For I Love You, Dobkin has prepared a series of new performances of her own, as well as curating an eclectic collection of queer and straight women performance artists, all presenting new work around the theme of heartbreak. “I was interested in having people explore heartbreak outside of the conventional romantic connotation,” Dobkin says. “I wanted to really push people to experiment and work outside of their comfort zones.”

Billed as a “preemptive strike against Cupid’s day of love,” the event is scheduled a full two weeks before Valentine’s Day. “I had thought about doing something on Valentine’s Day but I feel like we’re so saturated with everything Hallmark leading up to it that by the time we get there people are a bit sick of it,” Dobkin says. “Also holding an event on Valentine’s Day makes people feel like they have to bring a date and I want to make it clear that people will not need a date at this event to have a good time.”

The evening features NYC-based queer artist Felice Shays, who last wowed Toronto audiences with her rule-breaking brand of performance at the Hysteria Festival in 2007. Her piece explores her struggle to communicate with a partner who has passed away. Also on the bill is Toronto-based writer Dianah Smith, who founded the writing series A is for Orange which features emerging queer Caribbean writers. Her take on heartbreak is an autobiographical piece about a crush on a grade school teacher that goes way too far. The evening rounds out with other performances from Liya Hyunjoo Choi, Cathy Gordon and video from Elisabeth Belliveau.

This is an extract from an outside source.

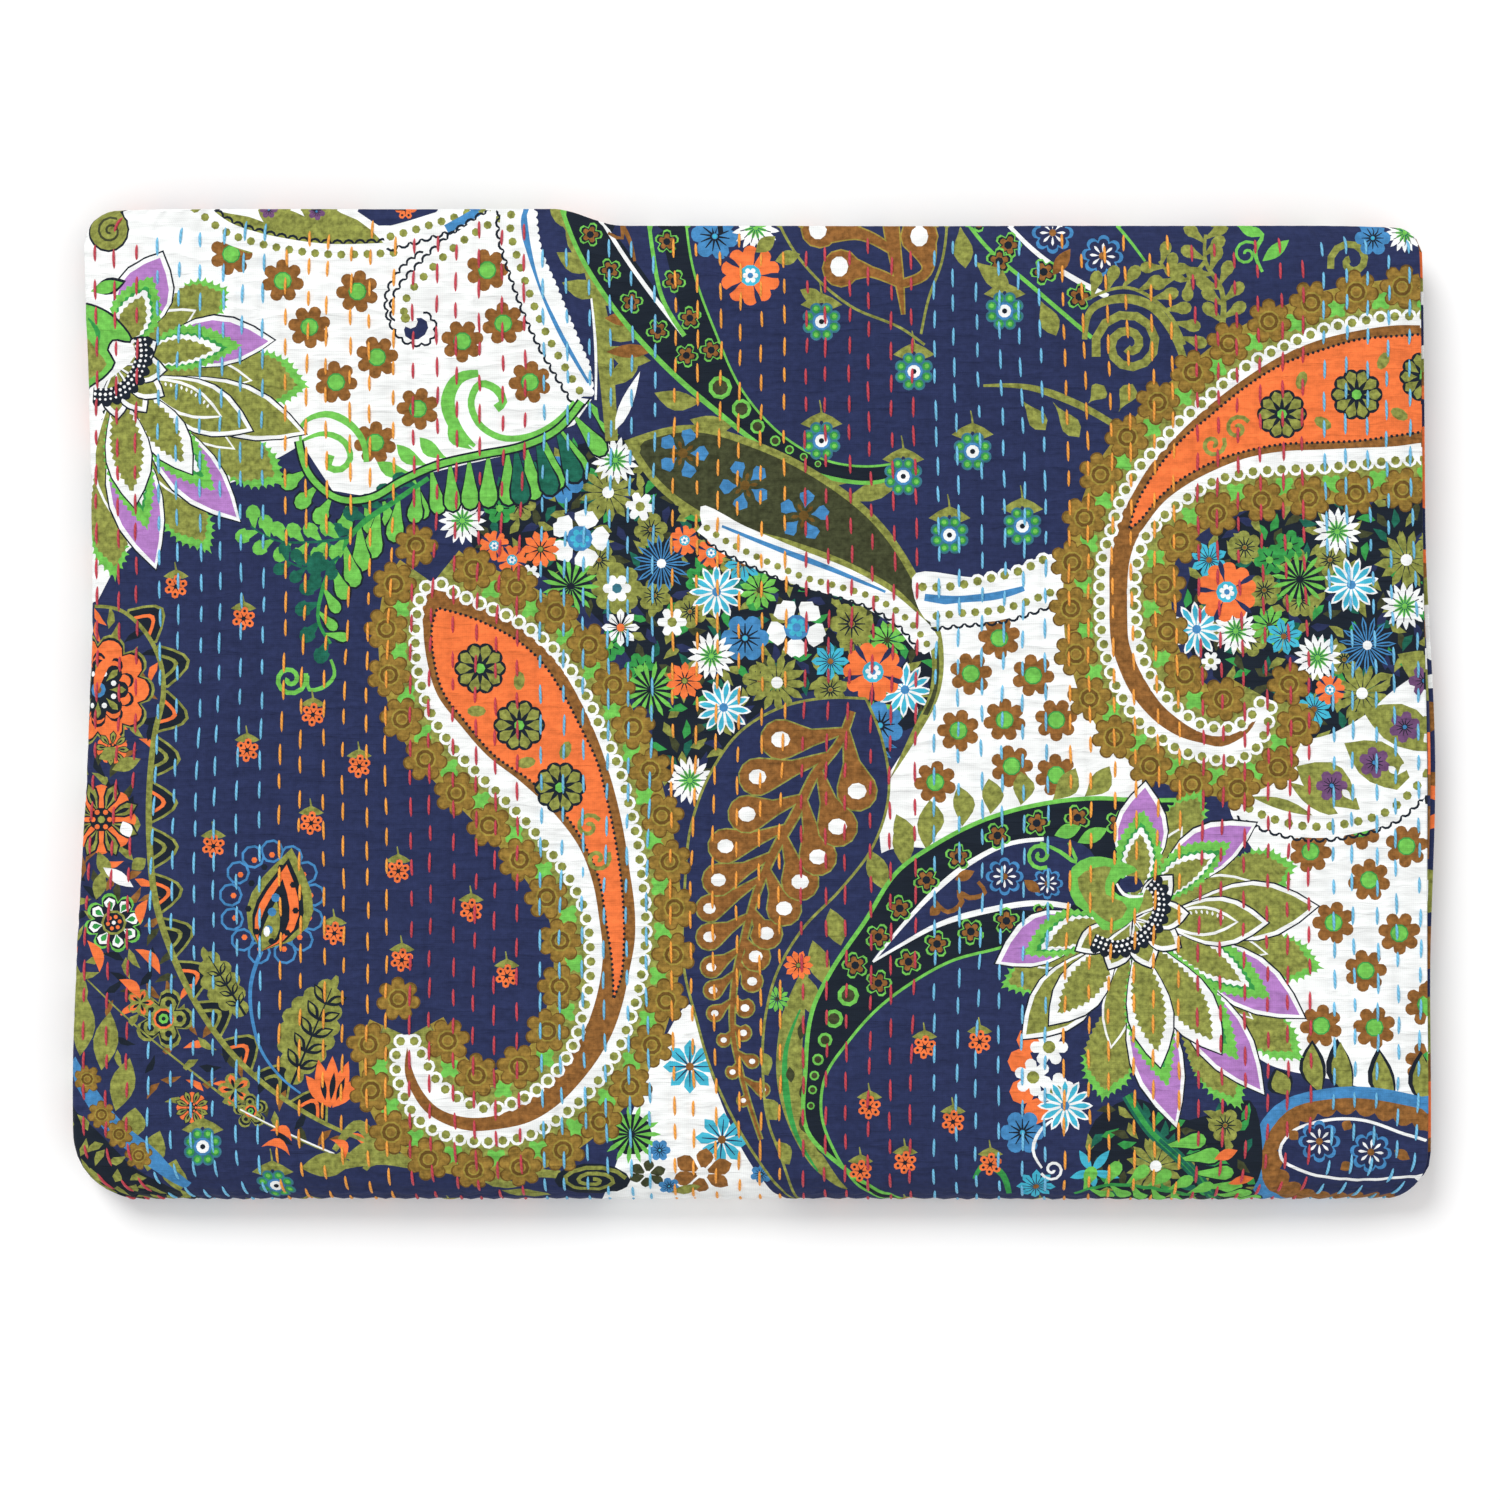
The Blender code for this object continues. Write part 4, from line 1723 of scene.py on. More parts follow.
    def lotuses(self) -> None:
        """Paints the two large flowers, each with its hood and its dotted crescent."""
        LOTUS_LEFT.draw(self.canvas)
        self.crescent(((-372, 175), (-361, 175), (-350, 183), (-345, 196), (-346, 206)), 1)
        self.canvas.fill(leaf((-372, 232), (-353, 238), 9.56, 0.5), Ink.DARK)
        self.canvas.fill(leaf((-373, 232), (-355, 237), 7.31, 0.5), Ink.LIME)
        self.area(((-370, 198), (-361, 206), (-349, 202), (-348, 196), (-357, 187), (-368, 180)), Ink.WHITE)
        hood = Curve.through((
            (-390, 225), (-373, 224), (-361, 218), (-351, 204), (-361, 205), (-364, 199), (-360, 192),
            (-364, 186), (-375, 179), (-390, 179),
        ))
        for outset, ink in ((1.2, Ink.DARK), (0.0, Ink.LIME)):
            self.canvas.fill(hood.aside(outset).points, ink)
        self.area(((-390, 208), (-375, 205), (-369, 198), (-364, 191), (-372, 184), (-390, 182)), Ink.OLIVE)
        self.path(((-375, 217), (-369, 209), (-370, 200)), (1.0, 3.0, 1.0), Ink.GREEN)
        LOTUS_RIGHT.draw(self.canvas)
        self.crescent(((191, -132), (205, -136), (219, -129), (227, -117), (226, -105), (222, -101)), 1)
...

After that the night really kicks into high gear with (I Love You) Too, a dance party with DJ Cozmic Cat, performances by drag king Daddy K of the Scandelles and a video montage by Kathleen Mullen. The evening is sponsored by Good for Her and the recently opened queer-run video emporium West Side Stories and will feature a selection of sexy prizes from both places.

Dobkin is still working out how the goodies will be dispensed but is clear that it won’t be through door prizes or a wet T-shirt contest. “Those random prize draws and contests at events totally disrupt the flow of the evening,” she says. “Also I believe free sex toys — like housing and food — should be distributed according to need.”